What makes a country competitive?

How can investors decide which countries will grow over the long-term?

17 Apr 2019

Dr Arturo Bris, Professor of Finance & Director, IMD World Competitiveness Center, gave the second of two dedicated sessions focusing on how investors can gauge how competitive a country is.

Key takeaways

  • Very few people really understand what competitiveness means. It can be described as productivity, but lots of factors determine that and investors need a more holistic view;
  • Looking at the most competitive economies in IMD's new rankings, key factors like business efficiency, government efficiency, infrastructure - as well as economic performance - determine how successful countries will be over the long term;
  • How competitive a country is will ultimately determine the levels of returns an investor can expect from investing in that location, and Dr Bris's research shows a variety of different risk and return trade-offs associated with investing in countries at different stages of their competitiveness.

Dr Bris opened the session by stating that competitiveness is the way to assess the success of a country, but very few people really understand what competitiveness means.

How to define competitiveness?

Citing an example of his visit to a government ministry tasked with improving that country's competitiveness, Dr Bris recounted how the minister in charge defined competitiveness as that country's ability to boost exports and 'win' in international markets.

Dr Bris argued that being competitive is not about exporting more.

Yes, boosting manufacturing exports is important, but service exports, like exporting banking services from Europe to South America don't necessarily employ people in the home market, so this version of winning in international markets is not sufficient.

Productivity is at the core of being competitive

Dr Bris explained that the definition of competitiveness is actually well recognized.

In fact, it was defined precisely by Michael Porter who, when analyzing the success of countries, stated it was about productivity, defined simply as a country's output levels divided by their number of employed people.

But lots of factors decide how productive (and competitive) a country is

Dr Bris said this measure is powerful, but simplistic.

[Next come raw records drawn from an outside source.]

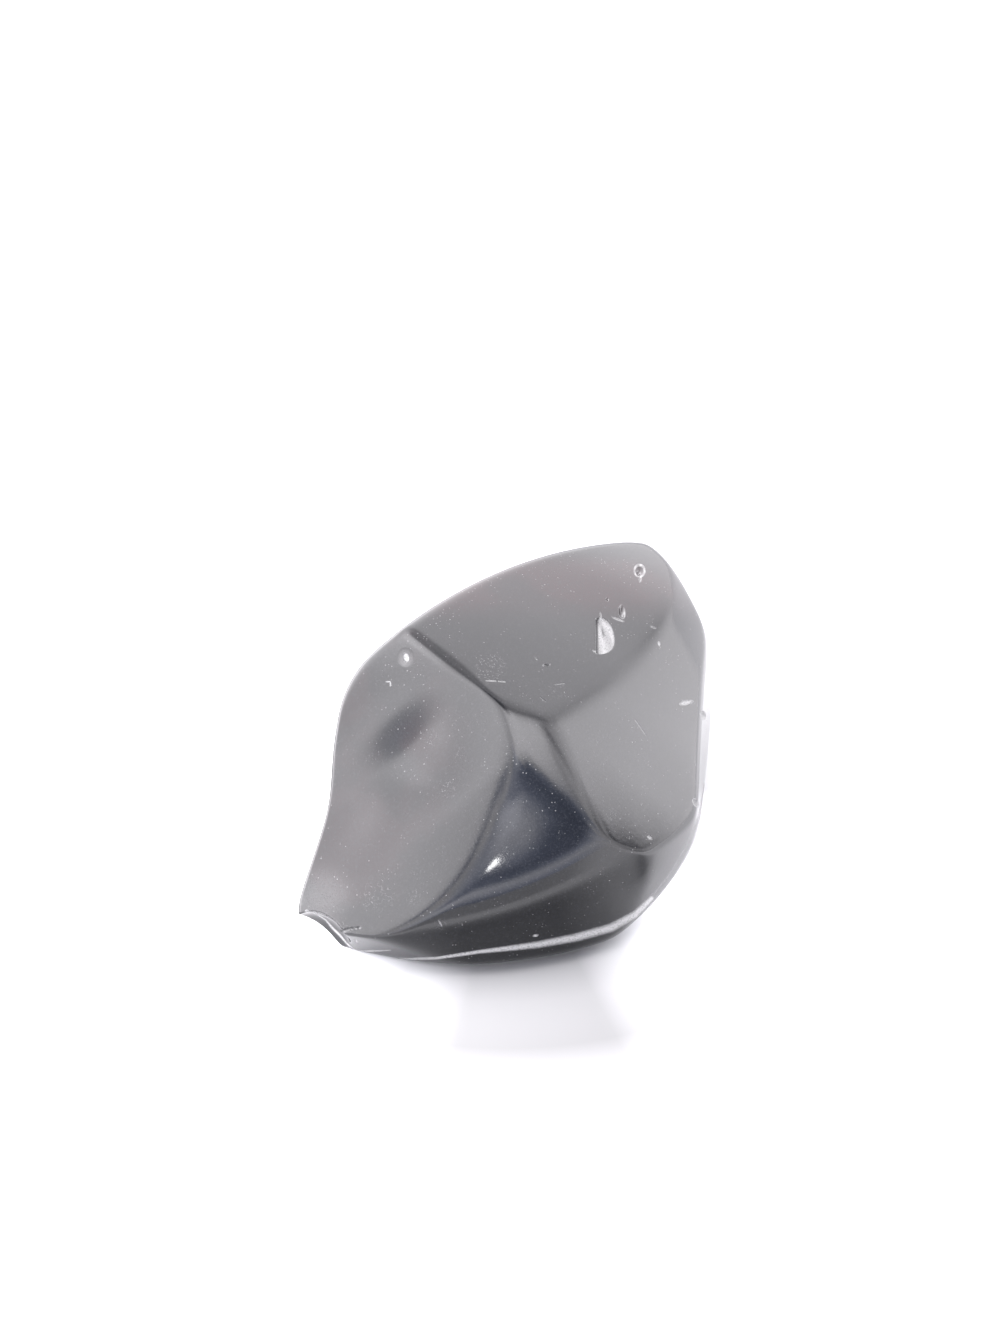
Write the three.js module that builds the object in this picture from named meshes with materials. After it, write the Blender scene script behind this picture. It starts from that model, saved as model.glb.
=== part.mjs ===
// A small chunk of black obsidian, tumbled smooth: one solid of volcanic glass with about twenty
// soft facets, a toe that juts out at the front left, and a fresh shell-shaped chip in that toe.
// Millimetres, +Z up. The front looks along -Y, and the stone rests on its flat base at Z = 0.
import * as THREE from "three";
import { mergeVertices } from "three/addons/utils/BufferGeometryUtils.js";

// The point inside the stone that every facet is measured from.
const HEART = new THREE.Vector3(0.3, -4.9, 10.5);

// How many parts each edge of the starting icosahedron is cut into, less one.
const DETAIL = 19;

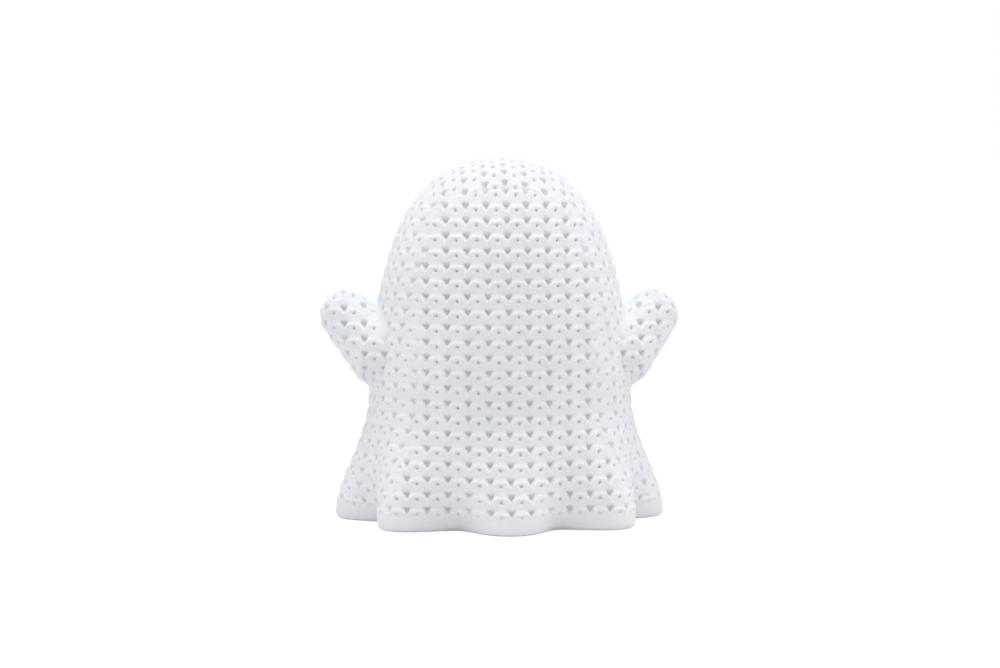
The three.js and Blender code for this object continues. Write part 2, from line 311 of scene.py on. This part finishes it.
def knit(points, normals):
    """The stitches as they are laid on from the front, the side and the top: their height over the plain
    surface, then where each point lies across and down its stitch and how open the knit is there."""
    down = (FIRST_COURSE - points[:, 2]) / COURSE_HEIGHT
    front = np.stack([points[:, 0] / STITCH_WIDTH, down], 1)
    side = np.stack([points[:, 1] / STITCH_WIDTH + SIDE_SHIFT, down], 1)
    top = np.stack([points[:, 0] / STITCH_WIDTH, TOP_COURSE - points[:, 1] / COURSE_HEIGHT], 1)
    facing = np.abs(normals)
    lean = 1 + (SIDE_LEAN - 1) * smoothstep(*LEAN_HEIGHTS, points[:, 2])
    to_side = smoothstep(-SWITCH_WIDTH, SWITCH_WIDTH, lean * facing[:, 0] - facing[:, 1])
    to_top = smoothstep(-SWITCH_WIDTH, SWITCH_WIDTH, TOP_LEAN * facing[:, 2] - facing[:, :2].max(1))
    upright = stitch_height(*front.T)
    upright += (SIDE_RELIEF * stitch_height(*side.T) - upright) * to_side
    height = upright + (stitch_height(*top.T) - upright) * to_top
    mix = arm_blend(points)[2]
    upward = smoothstep(*CREASE_SLOPES, normals[:, 2])
    open_knit = 1 - CREASE_CALM * 4 * mix * (1 - mix) * upward
    beside_eye = near_eye(points)
    height = height * open_knit
    height += beside_eye * (EYE_LIFT - height)
    strength = smoothstep(BAND_TOP - BAND_FADE, BAND_TOP, points[:, 2])
    lift = BAND_LIFT * np.clip(1 + normals[:, 2], 0, 1)
    height = lift + (height - lift) * strength
    place = np.where(to_top[:, None] > 0.5, top, np.where(to_side[:, None] > 0.5, side, front))
    off_switch = np.abs(2 * to_side - 1) * np.abs(2 * to_top - 1)
    # clear also scales the painted shade in the pits, through the stitch attribute
    clear = strength * open_knit * (1 - beside_eye) * off_switch
    return height, np.column_stack([place, clear])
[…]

Dr Bris continued by saying that lots of other factors, including both inputs and outputs, determine how productive - and competitive - a country can be.

Looking at inputs, these could include natural resources, the geographic position of a country, and infrastructure.

Outputs are also important and include not just products, but also wages, taxes, public spending, happiness, job creation and international investments.

Dr Bris continued by saying that for a country to be competitive, a country needs to manage its resources to be productive, but productivity has to deliver on macroeconomic goals, like quality of life and job creation, which can be summarized as prosperity.

Is China a competitive economy?

Moving on to assess China, Dr Bris argued that China is not a competitive economy, despite its recent rapid growth. China has low productivity per worker by international standards1, largely because of the economic structure.

For example, the US has much higher productivity because it is a services-based economy, while China's economic structure is still largely dominated by manufacturing.

Which markets  are most competitive and what does it mean for investors?

Dr Bris went on to present findings from the 2018 IMD World Competitiveness Ranking.

The top five rankings included the United States in first place, followed by Hong Kong SAR, Singapore, the Netherlands, and then by Switzerland2.

Aside from the US, the other four of the top five countries have relatively small economies but score highly in terms of business efficiency (e.g. innovation, availability of resources), government efficiency (levels of corruption and government financing), infrastructure (both physical types, like roads, and intangible types, like education and healthcare systems) and economic performance.

In contrast, the bottom five in the rankings included Ukraine, Brazil, Croatia, Mongolia, and Venezuela in last place. All of these countries scored poorly in terms of economic performance, government and business efficiency, as well as infrastructure.

Historical Returns & Volatility (% - Annualized) between Country Groups in IMD World Competitiveness Rankings. 2000-2018

Source: IMD, 2019

For investors, this means that the most competitive economies offer lower returns but with lower volatility. Conversely, countries at the lower end of the competitiveness rankings offer much higher returns but with much higher risks.

Dr Bris concluded that the countries with the best trade-off between risk and return are those in the middle of the rankings that offer higher returns and it is up to investors to find the right approach and strategy to capitalize on the potential of these countries.